Al Kaline signed with the Detroit Tigers a day after graduating high school. He never played a game in the minors. At 18, he was patrolling right field. He'd stay there for 22 years, staking his claim to the corner with the overhang and playing it masterfully. At 20, he'd lead the American League in batting and make the first of his 15 All-Star Games. His 22-year Major League career and subsequent second act as a broadcaster always reflected a youthful spark.
Kaline was the consummate Tiger, and forever young. The most beloved player to ever don the English D. He was Detroit through and through. An eternal optimist and Hall of Fame person who not a person could say a bad word about.

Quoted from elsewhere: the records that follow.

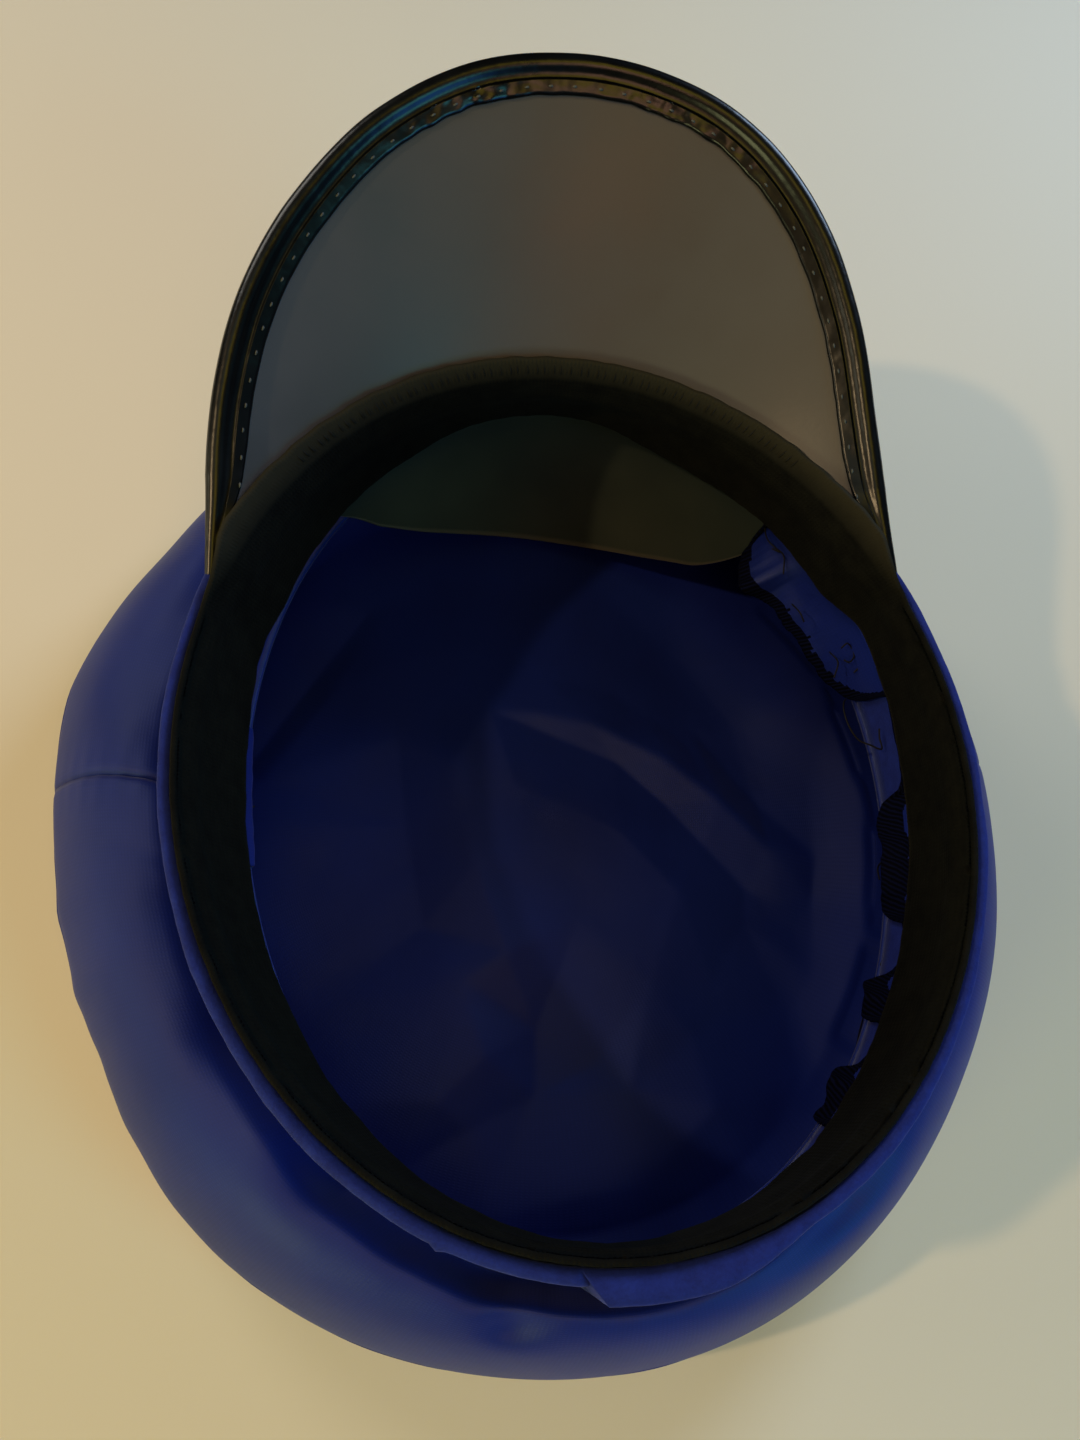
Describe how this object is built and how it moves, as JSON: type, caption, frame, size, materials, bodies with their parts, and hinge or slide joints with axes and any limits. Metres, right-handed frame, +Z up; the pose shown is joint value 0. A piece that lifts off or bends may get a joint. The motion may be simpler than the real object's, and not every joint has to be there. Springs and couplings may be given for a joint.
{
  "type": "pilot hat",
  "caption": "Blue cloth pilot hat lying upside down on its soft oval crown, with a stiff band, black inner tape and a bound black peak.",
  "frame": {"origin": "on the crown's flat top, where it lies on the floor, under the centre of the band's rim", "axes": "+Z up through the head opening, +Y towards the peak at the front, +X to the right seen from the back of the hat"},
  "size_m": [0.2495, 0.2727, 0.1373],
  "materials": {
    "blue_cloth": "smooth woven polyester with a slight sheen",
    "black_tape": "dull woven tape",
    "grey_plastic": "matte dark grey sheet",
    "black_vinyl": "glossy black vinyl",
    "dark_plastic": "satin dark plastic sheet"
  },
  "bodies": {
    "root": {"crown_top": "blue_cloth", "side_panel_front": "blue_cloth", "side_panel_back": "blue_cloth", "band": "blue_cloth", "sweatband": "black_tape", "peak": "grey_plastic", "peak_binding": "black_vinyl", "front_stay": "dark_plastic", "seam_allowance": "blue_cloth"}
  },
  "joints": []
}
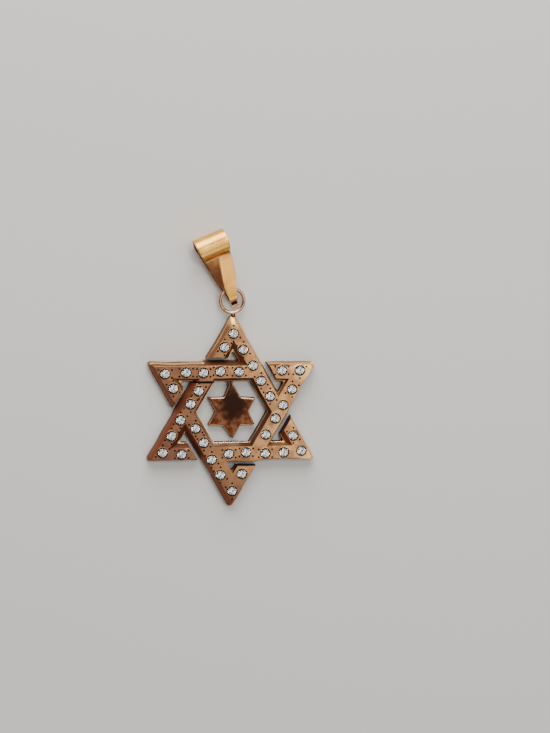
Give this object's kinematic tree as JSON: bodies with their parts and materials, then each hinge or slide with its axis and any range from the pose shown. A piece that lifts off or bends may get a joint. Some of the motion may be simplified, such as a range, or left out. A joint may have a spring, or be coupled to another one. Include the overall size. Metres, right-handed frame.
{
  "type": "star of david pendant",
  "caption": "Interlaced six-pointed star pendant with small brilliant stones set in its bars, a small solid star inside, a soldered ring and a tapered folded bail for a chain.",
  "frame": {"origin": "centre of the star on its flat back face", "axes": "+Y from the star towards the bail, +Z from the back up through the stones, +X to the wearer's left as seen from the front"},
  "size_m": [0.0224, 0.0374, 0.0031],
  "materials": {
    "star_metal": "satin, worn, with dark tarnish in the recesses",
    "bail_metal": "polished, lightly worn",
    "stone": "clear, brilliant cut"
  },
  "bodies": {
    "root": {"star_frame": "star_metal", "bail": "bail_metal", "stone_01": "stone", "stone_02": "stone", "stone_03": "stone", "stone_04": "stone", "stone_05": "stone", "stone_06": "stone", "stone_07": "stone", "stone_08": "stone", "stone_09": "stone", "stone_10": "stone", "stone_11": "stone", "stone_12": "stone", "stone_13": "stone", "stone_14": "stone", "stone_15": "stone", "stone_16": "stone", "stone_17": "stone", "stone_18": "stone", "stone_19": "stone", "stone_20": "stone", "stone_21": "stone", "stone_22": "stone", "stone_23": "stone", "stone_24": "stone", "stone_25": "stone", "stone_26": "stone", "stone_27": "stone", "stone_28": "stone", "stone_29": "stone", "stone_30": "stone", "stone_31": "stone", "stone_32": "stone", "stone_33": "stone", "stone_34": "stone", "stone_35": "stone", "stone_36": "stone"}
  },
  "joints": []
}
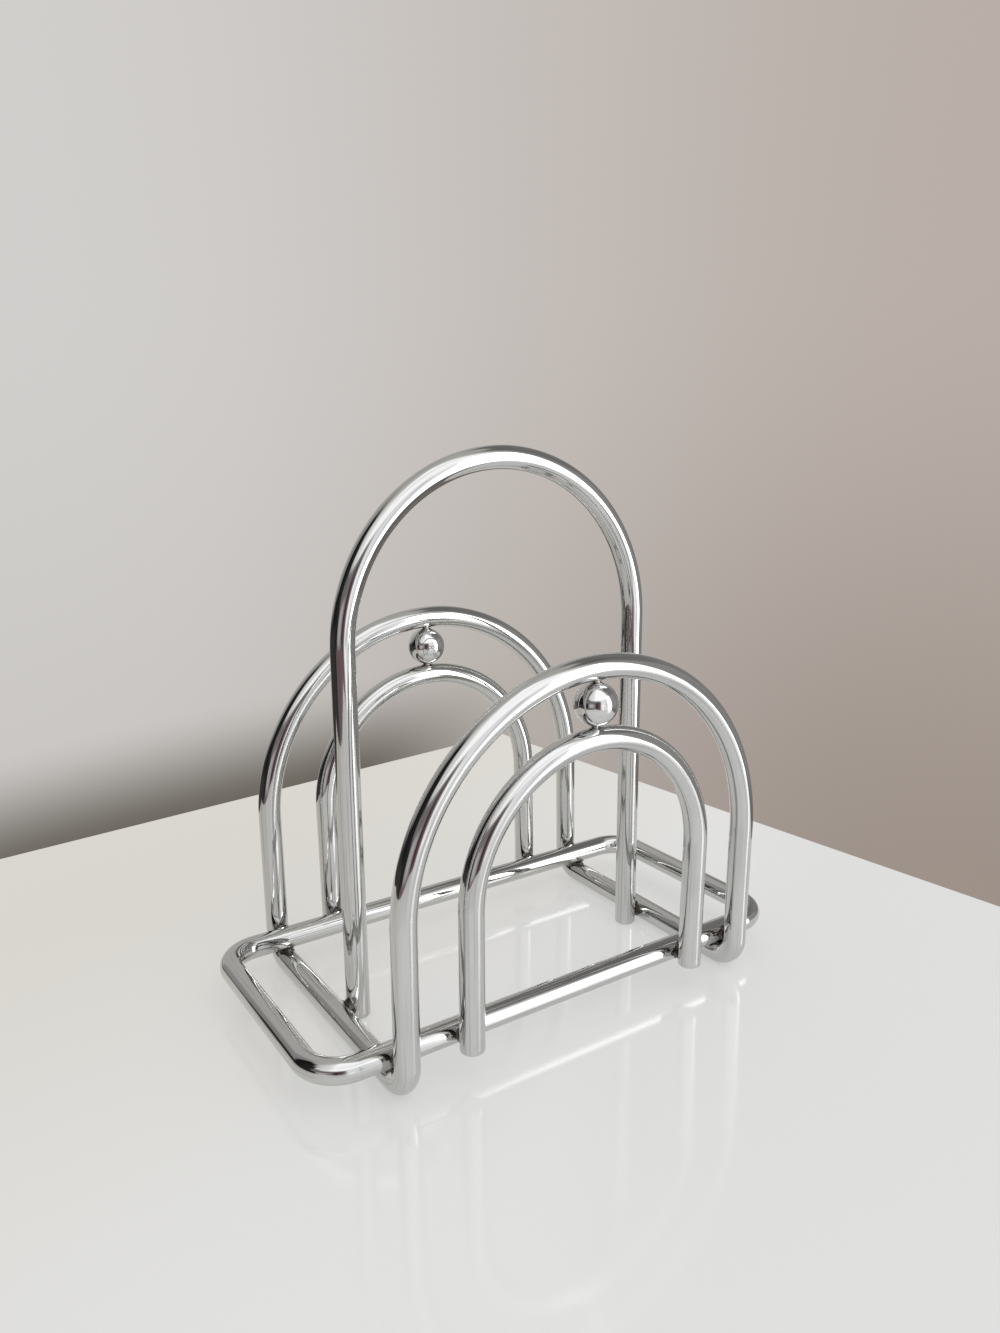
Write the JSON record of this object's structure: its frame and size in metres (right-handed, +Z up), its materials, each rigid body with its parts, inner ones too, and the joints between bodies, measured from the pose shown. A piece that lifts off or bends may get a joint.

And that's not hokey or revisionist. That's the truth. Kaline was the platonic ideal of the athlete kids wanted to be and parents wanted their kids to become. Though he, like everyone else, aged, he retained that veneer of a sweet-swinging kid from Baltimore for decades.
Kaline died today at his Michigan home, the place he loved, at age 85.
He retired in 1974, but his legend lived on through grandmothers' stories or remembrance from an older cousin. His appeal was generational, even for the generations who never got to see him play. Growing up near The Corner came with an innate inclination to respect and revere Kaline, to almost be able to see him out there with closed eyes and big dreams.
Perhaps that's a bit unfair to Kaline, who was proactive and purposeful in cementing a legacy.
Consider September 27, 1999. The final game at Tiger Stadium. As every living hometown player who made memories there took to the field for a final goodbye, the crowd cheered loudest for Kaline.
And then, at 64 nearing 65, he ran to his position in right field with all the purpose of a man 45 years younger. It was a small thing that reflected a big thing. It was a jog through time and left a lasting impression to those who finally got to see him on that field, with that uniform on, bringing the fans to their feet once again.